Check Trigger History

Query the trigger store for past events:

events = store.get_events("hourly_market")
for event in events:
    print(f"Fired at: {event['fired_at']}, status: {event['status']}, run: {event['run_id']}")

Deactivate

To stop a trigger from firing without stopping the manager:

manager.deactivate("hourly_market")

The trigger stays in the database with status disabled. Reactivate it later with manager.activate("hourly_market").

Without Provenance

If you don't need DAG run tracking, skip the provenance parameter. The manager uses NullProvenance by default:

manager = TriggerManager(namespace=ns, store=store)

Custom Poll Functions

For triggers that check an external source instead of running on a fixed schedule, provide a poll_fn. It's called on each schedule tick — return data to fire the DAG, or None to skip:

def check_queue() -> dict[str, str] | None:
    """Check for new messages.
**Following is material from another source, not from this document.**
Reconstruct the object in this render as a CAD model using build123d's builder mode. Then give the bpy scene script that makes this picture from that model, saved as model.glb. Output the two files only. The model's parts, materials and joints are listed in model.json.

Returns payload or None."""
    # ... check external source ...
    return {"message": "new order"} if has_messages else None

ns.register_trigger(
    name="queue_check",
    dag_nsref="pipelines:process_order",
    trigger_type="poll",
    poll_fn=check_queue,
    schedule="*/10 * * * * *",  # every 10 seconds
)

When poll_fn returns data, it becomes the DAG's input payload — the dict keys are matched to the DAG's source node parameters by name.